RWJF Grantees Help Shore Up Enrollment in the Health Care Marketplace (Research Brief)

Publisher: Ann Arbor, MI: Mathematica Policy Research
Jun 20, 2018
Authors
Cara Orfield and Sheila Hoag

Key Findings:

  • Navigator budget cuts forced Navigator organizations to cut staff and resources, resulting in reduced institutional knowledge, uneven geographic coverage, and difficulty engaging hard-to-reach populations.

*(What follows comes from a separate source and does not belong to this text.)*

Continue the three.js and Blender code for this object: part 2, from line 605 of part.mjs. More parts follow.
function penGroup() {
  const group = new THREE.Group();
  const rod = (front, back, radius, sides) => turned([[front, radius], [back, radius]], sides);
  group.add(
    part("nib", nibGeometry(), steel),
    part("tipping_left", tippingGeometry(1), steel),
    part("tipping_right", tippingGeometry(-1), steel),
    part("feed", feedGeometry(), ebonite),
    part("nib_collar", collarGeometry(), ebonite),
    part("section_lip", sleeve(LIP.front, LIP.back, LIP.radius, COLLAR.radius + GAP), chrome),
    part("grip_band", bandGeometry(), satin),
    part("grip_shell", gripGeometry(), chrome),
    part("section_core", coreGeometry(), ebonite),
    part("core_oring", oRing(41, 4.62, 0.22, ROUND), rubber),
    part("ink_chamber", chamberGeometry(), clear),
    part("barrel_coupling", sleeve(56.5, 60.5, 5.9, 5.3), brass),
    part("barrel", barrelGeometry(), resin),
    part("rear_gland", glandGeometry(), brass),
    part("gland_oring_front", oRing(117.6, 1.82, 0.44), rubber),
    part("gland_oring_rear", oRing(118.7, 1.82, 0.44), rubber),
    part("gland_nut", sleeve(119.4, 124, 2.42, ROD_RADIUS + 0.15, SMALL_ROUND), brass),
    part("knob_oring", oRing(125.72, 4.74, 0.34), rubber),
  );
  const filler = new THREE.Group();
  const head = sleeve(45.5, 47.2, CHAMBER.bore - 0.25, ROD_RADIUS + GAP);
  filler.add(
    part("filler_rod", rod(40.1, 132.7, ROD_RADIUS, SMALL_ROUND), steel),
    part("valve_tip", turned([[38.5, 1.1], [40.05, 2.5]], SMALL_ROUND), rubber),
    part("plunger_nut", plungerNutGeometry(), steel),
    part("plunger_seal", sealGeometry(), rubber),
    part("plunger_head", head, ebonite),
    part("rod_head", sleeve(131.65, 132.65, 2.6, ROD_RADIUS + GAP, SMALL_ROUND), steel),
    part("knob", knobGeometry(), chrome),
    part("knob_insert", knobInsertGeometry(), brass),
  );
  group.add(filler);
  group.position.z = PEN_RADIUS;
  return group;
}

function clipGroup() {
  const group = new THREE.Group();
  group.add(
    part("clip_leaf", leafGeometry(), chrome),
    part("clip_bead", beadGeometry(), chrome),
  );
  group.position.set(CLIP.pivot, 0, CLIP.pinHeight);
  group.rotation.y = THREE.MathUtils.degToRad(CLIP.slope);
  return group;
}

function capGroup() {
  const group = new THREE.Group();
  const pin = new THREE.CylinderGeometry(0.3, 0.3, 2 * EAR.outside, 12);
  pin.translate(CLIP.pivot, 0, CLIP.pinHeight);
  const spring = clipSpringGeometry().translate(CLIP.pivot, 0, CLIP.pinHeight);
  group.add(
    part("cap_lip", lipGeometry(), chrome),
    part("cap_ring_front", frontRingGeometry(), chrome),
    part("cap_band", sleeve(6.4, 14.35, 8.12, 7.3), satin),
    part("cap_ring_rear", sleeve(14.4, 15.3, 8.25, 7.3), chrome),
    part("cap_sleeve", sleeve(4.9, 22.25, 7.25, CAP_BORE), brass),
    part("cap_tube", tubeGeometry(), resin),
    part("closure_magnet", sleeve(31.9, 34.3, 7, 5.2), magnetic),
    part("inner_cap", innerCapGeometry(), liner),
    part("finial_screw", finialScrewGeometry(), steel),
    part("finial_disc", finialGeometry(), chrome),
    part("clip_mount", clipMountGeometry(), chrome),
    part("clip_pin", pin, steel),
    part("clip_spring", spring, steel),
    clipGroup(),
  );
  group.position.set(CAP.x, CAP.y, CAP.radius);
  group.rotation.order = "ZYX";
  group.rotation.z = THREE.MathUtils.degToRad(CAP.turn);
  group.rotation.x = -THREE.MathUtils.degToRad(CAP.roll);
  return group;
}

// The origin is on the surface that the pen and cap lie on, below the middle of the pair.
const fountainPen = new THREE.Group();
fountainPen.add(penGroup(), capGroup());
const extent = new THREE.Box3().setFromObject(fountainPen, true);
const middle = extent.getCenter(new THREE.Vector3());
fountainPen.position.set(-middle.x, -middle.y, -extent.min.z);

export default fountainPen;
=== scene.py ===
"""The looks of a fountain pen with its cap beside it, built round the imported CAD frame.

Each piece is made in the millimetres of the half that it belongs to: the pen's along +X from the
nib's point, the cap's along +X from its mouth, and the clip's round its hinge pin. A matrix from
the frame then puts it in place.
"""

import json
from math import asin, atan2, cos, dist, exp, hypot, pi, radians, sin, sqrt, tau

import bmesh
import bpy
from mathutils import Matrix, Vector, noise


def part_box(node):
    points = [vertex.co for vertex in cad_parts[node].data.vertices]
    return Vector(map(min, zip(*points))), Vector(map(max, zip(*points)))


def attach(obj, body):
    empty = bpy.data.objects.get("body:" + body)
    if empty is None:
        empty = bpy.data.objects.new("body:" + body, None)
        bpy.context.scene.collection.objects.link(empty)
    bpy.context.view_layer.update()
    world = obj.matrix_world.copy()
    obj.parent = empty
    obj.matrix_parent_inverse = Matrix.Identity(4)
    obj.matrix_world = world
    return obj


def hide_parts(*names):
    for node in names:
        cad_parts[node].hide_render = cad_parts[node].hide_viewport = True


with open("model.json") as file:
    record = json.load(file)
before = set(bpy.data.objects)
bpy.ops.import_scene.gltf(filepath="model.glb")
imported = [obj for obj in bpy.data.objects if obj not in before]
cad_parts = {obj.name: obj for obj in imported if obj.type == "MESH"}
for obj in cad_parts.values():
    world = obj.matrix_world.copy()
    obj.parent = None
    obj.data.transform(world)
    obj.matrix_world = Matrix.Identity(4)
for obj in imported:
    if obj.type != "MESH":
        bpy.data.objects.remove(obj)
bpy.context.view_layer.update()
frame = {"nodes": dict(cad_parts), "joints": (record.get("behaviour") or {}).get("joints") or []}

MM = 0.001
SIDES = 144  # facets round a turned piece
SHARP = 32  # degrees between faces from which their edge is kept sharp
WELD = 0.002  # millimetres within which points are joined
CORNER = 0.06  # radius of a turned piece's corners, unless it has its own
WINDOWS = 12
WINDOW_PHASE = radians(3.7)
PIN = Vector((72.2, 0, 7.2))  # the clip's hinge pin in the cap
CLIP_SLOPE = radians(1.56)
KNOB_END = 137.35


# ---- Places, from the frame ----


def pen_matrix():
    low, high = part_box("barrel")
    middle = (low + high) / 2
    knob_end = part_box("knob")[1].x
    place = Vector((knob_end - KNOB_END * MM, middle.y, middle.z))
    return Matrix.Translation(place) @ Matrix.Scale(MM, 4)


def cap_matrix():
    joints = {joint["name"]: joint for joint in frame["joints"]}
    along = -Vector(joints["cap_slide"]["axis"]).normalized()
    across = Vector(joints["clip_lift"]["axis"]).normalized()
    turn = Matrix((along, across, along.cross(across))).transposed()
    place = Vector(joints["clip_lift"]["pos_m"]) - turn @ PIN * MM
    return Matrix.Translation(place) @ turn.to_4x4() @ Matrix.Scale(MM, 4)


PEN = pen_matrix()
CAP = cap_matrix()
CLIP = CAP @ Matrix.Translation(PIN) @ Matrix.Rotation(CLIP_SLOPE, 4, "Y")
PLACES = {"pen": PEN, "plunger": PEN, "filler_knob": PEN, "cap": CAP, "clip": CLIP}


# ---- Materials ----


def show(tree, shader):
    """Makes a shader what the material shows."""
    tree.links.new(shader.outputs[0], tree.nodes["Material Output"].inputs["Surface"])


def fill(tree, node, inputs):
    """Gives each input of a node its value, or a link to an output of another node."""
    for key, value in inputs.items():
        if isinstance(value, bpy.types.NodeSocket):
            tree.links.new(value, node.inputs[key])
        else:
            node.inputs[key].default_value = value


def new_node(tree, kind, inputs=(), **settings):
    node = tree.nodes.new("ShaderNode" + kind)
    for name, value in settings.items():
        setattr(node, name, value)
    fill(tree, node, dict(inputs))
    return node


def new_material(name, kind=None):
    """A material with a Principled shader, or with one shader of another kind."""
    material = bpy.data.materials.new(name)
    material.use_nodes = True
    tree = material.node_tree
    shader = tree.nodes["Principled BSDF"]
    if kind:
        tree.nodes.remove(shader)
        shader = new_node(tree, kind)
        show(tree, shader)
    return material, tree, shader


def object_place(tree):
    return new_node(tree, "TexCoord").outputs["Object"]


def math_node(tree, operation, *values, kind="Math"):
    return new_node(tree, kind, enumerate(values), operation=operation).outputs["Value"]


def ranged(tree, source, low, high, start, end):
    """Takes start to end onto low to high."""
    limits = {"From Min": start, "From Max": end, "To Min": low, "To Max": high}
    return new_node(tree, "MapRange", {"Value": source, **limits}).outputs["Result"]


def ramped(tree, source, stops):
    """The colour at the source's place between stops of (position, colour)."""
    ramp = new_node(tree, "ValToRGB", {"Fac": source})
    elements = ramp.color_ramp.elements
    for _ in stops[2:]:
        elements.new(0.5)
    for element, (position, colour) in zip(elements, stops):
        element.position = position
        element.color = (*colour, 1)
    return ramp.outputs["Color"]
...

To address these challenges, Navigators relied more on volunteers and partners, offered overtime pay to expand availability, and triaged consumers who needed help with non-marketplace enrollments to local health centers.
  • Efforts to bolster the enrollment infrastructure, such as those supported by RWJF, were critical; Navigators and assisters also relied heavily on the networks, coalitions, partners, and online tools previously developed to create efficiencies.

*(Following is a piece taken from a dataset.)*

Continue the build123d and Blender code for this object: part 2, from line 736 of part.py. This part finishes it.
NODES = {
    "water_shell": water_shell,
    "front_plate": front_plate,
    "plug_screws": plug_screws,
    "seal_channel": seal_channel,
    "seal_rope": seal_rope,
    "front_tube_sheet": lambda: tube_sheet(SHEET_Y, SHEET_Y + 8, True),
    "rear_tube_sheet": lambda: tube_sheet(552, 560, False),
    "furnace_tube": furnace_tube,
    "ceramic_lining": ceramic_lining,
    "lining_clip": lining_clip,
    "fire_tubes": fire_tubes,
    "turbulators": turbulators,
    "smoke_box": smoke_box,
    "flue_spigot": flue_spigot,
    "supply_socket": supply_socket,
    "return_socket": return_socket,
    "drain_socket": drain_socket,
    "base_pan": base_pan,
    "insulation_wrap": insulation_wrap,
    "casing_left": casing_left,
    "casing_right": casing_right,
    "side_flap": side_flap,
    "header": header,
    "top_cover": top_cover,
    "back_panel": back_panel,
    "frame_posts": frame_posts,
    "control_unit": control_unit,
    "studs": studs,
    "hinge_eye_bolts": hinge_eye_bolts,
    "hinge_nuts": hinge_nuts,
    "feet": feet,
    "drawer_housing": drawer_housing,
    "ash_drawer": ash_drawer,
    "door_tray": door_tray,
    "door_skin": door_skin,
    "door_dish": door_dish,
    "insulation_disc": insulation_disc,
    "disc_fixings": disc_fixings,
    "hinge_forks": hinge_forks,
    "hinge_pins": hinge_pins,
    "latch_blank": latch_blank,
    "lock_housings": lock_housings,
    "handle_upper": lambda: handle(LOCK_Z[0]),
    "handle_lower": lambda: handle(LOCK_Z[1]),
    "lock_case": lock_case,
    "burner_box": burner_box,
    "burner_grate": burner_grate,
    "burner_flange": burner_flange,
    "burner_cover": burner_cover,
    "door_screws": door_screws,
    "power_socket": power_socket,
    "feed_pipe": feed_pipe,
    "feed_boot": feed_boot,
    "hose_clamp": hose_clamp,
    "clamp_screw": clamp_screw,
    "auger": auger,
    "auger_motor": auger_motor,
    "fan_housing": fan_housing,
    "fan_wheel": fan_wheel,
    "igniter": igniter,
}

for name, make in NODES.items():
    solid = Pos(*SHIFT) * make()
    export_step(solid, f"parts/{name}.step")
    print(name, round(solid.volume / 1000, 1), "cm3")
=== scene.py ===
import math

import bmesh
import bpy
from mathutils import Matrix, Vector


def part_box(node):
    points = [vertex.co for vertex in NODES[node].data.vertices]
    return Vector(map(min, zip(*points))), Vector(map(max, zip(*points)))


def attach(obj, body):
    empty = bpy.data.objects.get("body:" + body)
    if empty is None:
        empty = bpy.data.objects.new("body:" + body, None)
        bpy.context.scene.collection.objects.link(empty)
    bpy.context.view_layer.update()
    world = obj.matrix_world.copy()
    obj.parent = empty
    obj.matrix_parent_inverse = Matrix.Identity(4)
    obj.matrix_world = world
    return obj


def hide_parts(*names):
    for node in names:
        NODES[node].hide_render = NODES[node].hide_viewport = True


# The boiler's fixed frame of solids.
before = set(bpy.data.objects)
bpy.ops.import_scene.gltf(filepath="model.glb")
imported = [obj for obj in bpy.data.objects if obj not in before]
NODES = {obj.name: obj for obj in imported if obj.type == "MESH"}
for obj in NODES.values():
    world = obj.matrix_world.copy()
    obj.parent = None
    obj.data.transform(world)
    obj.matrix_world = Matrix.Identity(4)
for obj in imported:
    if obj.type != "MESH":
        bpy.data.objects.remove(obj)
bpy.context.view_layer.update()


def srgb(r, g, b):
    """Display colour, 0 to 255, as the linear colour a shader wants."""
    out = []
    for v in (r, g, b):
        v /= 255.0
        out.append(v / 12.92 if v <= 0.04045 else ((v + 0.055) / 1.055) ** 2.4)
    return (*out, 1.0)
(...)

  • RWJF funding made a major difference to grantees and subgrantees; without it, some groups would have had no budget for outreach and enrollment work, whereas others would have been unable to engage at the same level.

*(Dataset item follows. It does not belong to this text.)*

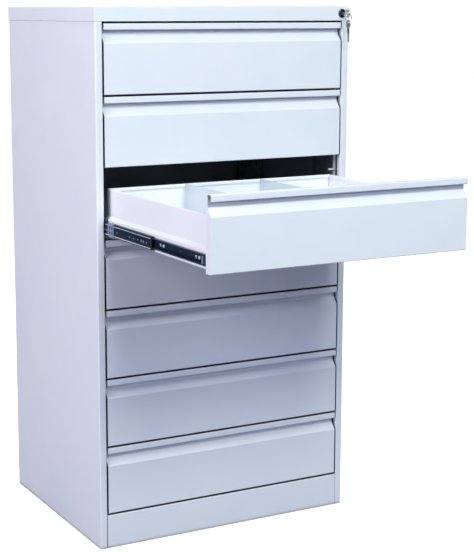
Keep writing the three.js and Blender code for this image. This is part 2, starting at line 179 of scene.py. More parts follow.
def powder_coat(name, colour, tint, roughness, crevice, inner=None):
    """Fine-textured powder coat: orange peel, faint mottling and specks, with paler outer edges as
    painted highlights and painted shade in gaps and on any inner faces.
    """
    material, tree, shader = new_material(name)
    mottle = noise(tree, scale=7.0, detail=4.0, roughness=0.55)
    grain = noise(tree, scale=2600.0, detail=2.0, roughness=0.6)
    base = mixed(tree, spread(tree, mottle, 0.0, 1.0, start=0.35, end=0.65), colour, tint)
    speck = tuple(c * 0.93 for c in colour)
    base = mixed(tree, spread(tree, grain, 0.0, 0.55, start=0.58, end=0.72), base, speck)
    # Paler outer edges, broken into patches: a painted highlight.
    pale = tuple(min(1.0, c * 1.05 + 0.03) for c in colour)
    patches = spread(tree, noise(tree, scale=60.0), 0.25, 0.9, start=0.4, end=0.6)
    base = mixed(tree, product(tree, edge_highlight_mask(tree, 0.8 * MM), patches), base, pale)
    # Painted shade inside the carcass: its inner faces take a darker colour.
    if inner is not None:
        base = mixed(tree, inner_shade_mask(tree), base, inner)
    # Painted shade: the colour darkens in gaps and inner corners.
    tree.links.new(crevice_shade(tree, base, crevice), shader.inputs["Base Color"])
    scuffs = noise(tree, scale=22.0, detail=5.0, roughness=0.65)
    gloss = spread(tree, scuffs, roughness - 0.06, roughness + 0.08)
    tree.links.new(gloss, shader.inputs["Roughness"])
    shader.inputs["Specular IOR Level"].default_value = 0.45
    peel = noise(tree, scale=620.0, detail=2.0)
    add_bump(tree, shader, ((peel, 0.25 * MM, 0.16), (grain, 0.08 * MM, 0.2)))
    return material


def plated(name, colour, tint, roughness, metallic=1.0, scratches=0.35):
    """Plated metal with drawing marks along Y, faint blooms of colour and brighter edges as painted
    highlights.
    """
    material, tree, shader = new_material(name)
    bloom = noise(tree, scale=38.0, detail=4.0, roughness=0.6)
    marks = noise(tree, scale=1.0, roughness=0.7, stretch=(900.0, 12.0, 900.0))
    base = mixed(tree, spread(tree, bloom, 0.0, 1.0, start=0.35, end=0.65), colour, tint)
    # Brighter edges: a painted highlight.
    bright = tuple(min(1.0, c * 1.5 + 0.2) for c in colour)
    edge_highlight = spread(tree, edge_highlight_mask(tree, 0.6 * MM), 0.0, 0.75, start=0.0, end=1.0)
    tree.links.new(mixed(tree, edge_highlight, base, bright), shader.inputs["Base Color"])
    shader.inputs["Metallic"].default_value = metallic
    gloss = spread(tree, marks, roughness - 0.08, roughness + 0.1)
    tree.links.new(gloss, shader.inputs["Roughness"])
    add_bump(tree, shader, ((marks, 0.05 * MM, scratches),))
    return material


def moulded(name, colour, roughness):
    """Moulded plastic or rubber with flow marks and a fine spark-eroded grain."""
    material, tree, shader = new_material(name)
    grain = noise(tree, scale=1500.0, detail=2.0, roughness=0.6)
    flow = noise(tree, scale=90.0)
    pale = tuple(c * 1.6 + 0.01 for c in colour)
    base = mixed(tree, spread(tree, flow, 0.0, 1.0), colour, pale)
    tree.links.new(base, shader.inputs["Base Color"])
    gloss = spread(tree, flow, roughness - 0.05, roughness + 0.08)
    tree.links.new(gloss, shader.inputs["Roughness"])
    add_bump(tree, shader, ((grain, 0.1 * MM, 0.3),))
    return material


# Near-black tone of the painted shade in gaps and inner corners.
CREVICE_SHADE = (0.004, 0.009, 0.022)
OUTSIDE = ((0.74, 0.76, 0.835), (0.71, 0.74, 0.825))
TRAY = ((0.80, 0.815, 0.885), (0.78, 0.80, 0.88))
DIVIDER = ((0.55, 0.615, 0.67), (0.52, 0.595, 0.65))
# The length after the roughness is how far the painted shade in gaps reaches.
PAINT = powder_coat("cabinet_powder_coat", *OUTSIDE, 0.42, 14 * MM)
# The carcass's inner faces are darkened as painted shade inside the cabinet.
CARCASS_PAINT = powder_coat(
    "carcass_powder_coat", *OUTSIDE, 0.42, 14 * MM, inner=(0.32, 0.335, 0.365)
)
TRAY_PAINT = powder_coat("tray_powder_coat", *TRAY, 0.46, 2.5 * MM)
DIVIDER_PAINT = powder_coat("divider_powder_coat", *DIVIDER, 0.46, 2.5 * MM)
ZINC = plated("black_zinc", (0.014, 0.034, 0.082), (0.021, 0.045, 0.10), 0.36, 0.75)
GALVANISED = plated("galvanised_steel", (0.20, 0.21, 0.23), (0.27, 0.28, 0.30), 0.48, 0.6)
BALL_STEEL = plated("ball_steel", (0.70, 0.71, 0.73), (0.62, 0.64, 0.68), 0.16, 1.0, 0.05)
BRIGHT_ZINC = plated("bright_zinc", (0.80, 0.82, 0.88), (0.72, 0.76, 0.84), 0.42, 0.45)
CAGE_STEEL = plated("cage_steel", (0.30, 0.38, 0.52), (0.24, 0.32, 0.46), 0.42, 0.55)
CHROME = plated("lock_chrome_plate", (0.12, 0.13, 0.16), (0.09, 0.10, 0.13), 0.2, 1.0, 0.05)
NICKEL = plated("key_nickel_plate", (0.50, 0.50, 0.52), (0.42, 0.42, 0.44), 0.32, 0.9, 0.3)
WORN_NICKEL = plated(
    "worn_nickel_plate", (0.36, 0.36, 0.37), (0.28, 0.28, 0.29), 0.26, 1.0, 0.3
)
BLACK_PLASTIC = moulded("black_plastic", (0.012, 0.012, 0.014), 0.42)
RUBBER = moulded("grey_rubber", (0.05, 0.05, 0.055), 0.75)


# ---- Mesh helpers --------------------------------------------------------------------------------
def millimetres(points):
    """Points given in millimetres, in metres."""
    return [tuple(value * MM for value in point) for point in points]


def unfold(path, thickness, radius, steps):
    """Outline of a strip bent along its mid-line: straight runs joined by round bends."""
    points = [Vector(p) for p in path]
    stations = []
    headings = [math.atan2(*(b - a).yx) for a, b in zip(points, points[1:])]
    stations.append((points[0], headings[0]))
    for i in range(1, len(points) - 1):
        turn = (headings[i] - headings[i - 1] + math.pi) % (2 * math.pi) - math.pi
        if abs(turn) < 1e-6:
            continue
        side = math.copysign(1.0, turn)
        ahead = Vector((math.cos(headings[i - 1]), math.sin(headings[i - 1])))
        start = points[i] - ahead * radius * math.tan(abs(turn) / 2)
        centre = start + Vector((-ahead.y, ahead.x)) * side * radius
        for step in range(steps + 1):
            sweep = turn * step / steps
            spoke = Matrix.Rotation(sweep, 2) @ (start - centre)
            stations.append((centre + spoke, headings[i - 1] + sweep))
    stations.append((points[-1], headings[-1]))

    def offset(station, distance):
        point, angle = station
        return point + Vector((-math.sin(angle), math.cos(angle))) * distance

    right = [offset(s, -thickness / 2) for s in stations]
    left = [offset(s, thickness / 2) for s in stations]
    return right + left[::-1]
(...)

  • Total enrollment for 2018 in federally-facilitated marketplace states declined by about 5 percent from 2017, but given the lack of resources and shortened enrollment period, most respondents interpreted this as a win. Enrollment outcomes don’t suggest a direct correlation between Navigator budget cuts and declines in enrollment.
The coverage provisions of the Affordable Care Act (ACA)—along with numerous efforts to raise awareness about coverage opportunities and help people enroll in coverage—have helped millions of Americans gain coverage. However in 2017, the federal government made several policy decisions that were expected to curb 2018 marketplace enrollment, including cutting the length of the fifth open-enrollment period (OE5) in half, reducing grants to Navigators—people trained and certified to help consumers enroll in and renew coverage—by 40 percent, and cutting the federal advertising budget by 90 percent. In addition, congressional efforts to possibly repeal and replace the ACA left many consumers unclear about available coverage. Given concerns about consumer confusion and a possible decline in coverage levels, in fall 2017 the Robert Wood Johnson Foundation (RWJF) invested over $3 million in several organizations to shore up outreach and enrollment support during OE5. This research brief explores the following questions: How did the new policy landscape affect the enrollment infrastructure and consumers? What difference did RWJF funding make to grantees and subgrantees? What were the OE5 marketplace enrollment outcomes?